# Introduction/Business Problem

France is a country which tries to attract an increasing number of highly skilled migrants.
Paris-the capital city-has the status of a world-city, comparatively to New York, London or Tokyo. Paris has concentrated many multinational companies, so much so that many of the high-skilled jobs in France are solely present in Paris and nowhere else in the country (trader, financial structurer, big data engineer...).
As many studies have shown that skilled migrants have a higher propensity to create new, innovative businesses (even compared to the native population, let alone the low-skilled migrants), it could be a great investment for France to attract skilled migrants in regions outside of Paris in particular. The latter could help decrease regional disparities in the country, hoping for better public infrastructure to develop outside of the capital city.

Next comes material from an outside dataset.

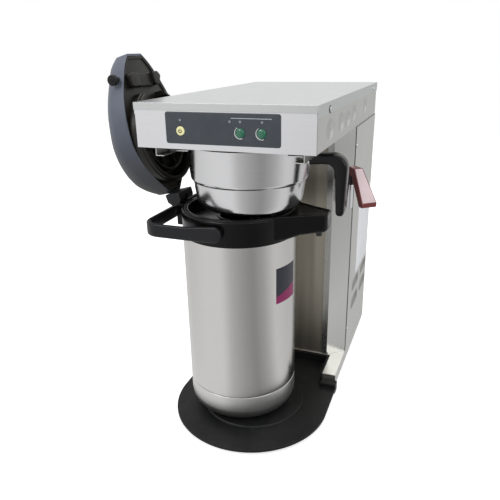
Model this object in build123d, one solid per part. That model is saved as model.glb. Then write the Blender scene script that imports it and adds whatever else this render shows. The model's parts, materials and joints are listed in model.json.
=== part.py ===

The regions of France aren't well known to most foreigners outside of Europe. Here, as our data science project, we try to build a dashboard allowing to evaluate the different provinces of France, known as "département".
The dashboard allows to make an informed decision regarding where is best to move, based on the following data:
- real estate prices (houses and apartments)
- average net income
- number of middle and high schools
The dashboard also provides the longitude and latitude of the département, so one may easily find extra information online thanks to both metrics.

# Data 

Average net incomes:
https://www.journaldunet.com/business/salaire/classement/departements/salaires
https://www.journaldunet.com/business/salaire/classement/departements/salaires?page=2

Real estate prices:
https://www.consortium-immobilier.fr/prix/

Statistics on middle and high schools:
https://www.insee.fr/fr/statistiques/2012787#tableau-TCRD_061_tab1_departements

# Downloading ad 

In [4]:
!pip install geocoder
!pip install bs4
import pandas as pd
import requests
from bs4 import BeautifulSoup
import geocoder

  from cryptography.utils import int_from_bytes
  from cryptography.utils import int_from_bytes
  from cryptography.utils import int_from_bytes
  from cryptography.utils import int_from_bytes


# Income data per department & longitudes-latitudes - Webscraping

In [301]:
#webscraping the income data
income=[]
url = 'https://www.journaldunet.com/business/salaire/classement/departements/salaires'
page = requests.get(url).text
soup = BeautifulSoup(page, 'html.parser')
for table in soup.find_all("table"):
    for row in table.find("tbody").find_all("tr"):
        col = row.find_all("td")
        income.append(col[0].text)
        income.append(col[1].text)
        income.append(col[2].text)
url = 'https://www.journaldunet.com/business/salaire/classement/departements/salaires?page=2'
page = requests.get(url).text
soup = BeautifulSoup(page, 'html.parser')
for table in soup.find_all("table"):
    for row in table.find("tbody").find_all("tr"):
        col = row.find_all("td")
        income.append(col[0].text)
        income.append(col[1].text)
        income.append(col[2].text)

#sorting the data by type into different lists
dpt_number=[]
dpt_name=[]
income_net=[]
i=0
while i<len(income)-2:
    dpt_name.append(income[i+1])
    income_net.append(income[i+2])
    i=i+3

#using geocoder to extract latitudes and longitudes, putting them into lists
latitude=[]
longitude=[]
i=0
while i<len(dpt_name):
    address = geocoder.arcgis(dpt_name[i])
    lat_long_coordinates=address.latlng
    latitude_data=lat_long_coordinates[0]
    longitude_data=lat_long_coordinates[1]
    latitude.append(latitude_data)
    longitude.append(longitude_data)
    i=i+1

#changing strings into integers so we can rank departments according to average income levels
income_cleared=[]
i = 0
while i<len(income_net):
    income_cleared.append(income_net[i][0:5])
    i=i+1
i = 0
income_last_part=[]
while i<len(income_cleared):
    income_last_part.append(income_cleared[i][-3:len(income_cleared)+1])
    i=i+1
income_first_part=[]
i=0
while i<len(income_cleared):
    income_first_part.append(income_cleared[i][0:1])
    income_first_part[i]=int(income_first_part[i]+income_last_part[i])
    i=i+1
income_net=income_first_part

#putting the data into a dataframe
income_tab = pd.DataFrame({'Department' : dpt_name,
                            'Net income (monthly, EUR)' : income_net, 
                            'Longitude' : longitude,
                            'Latitude' : latitude}, 
                            columns=['Department', 'Net income (monthly, EUR)', 'Longitude', 'Latitude'])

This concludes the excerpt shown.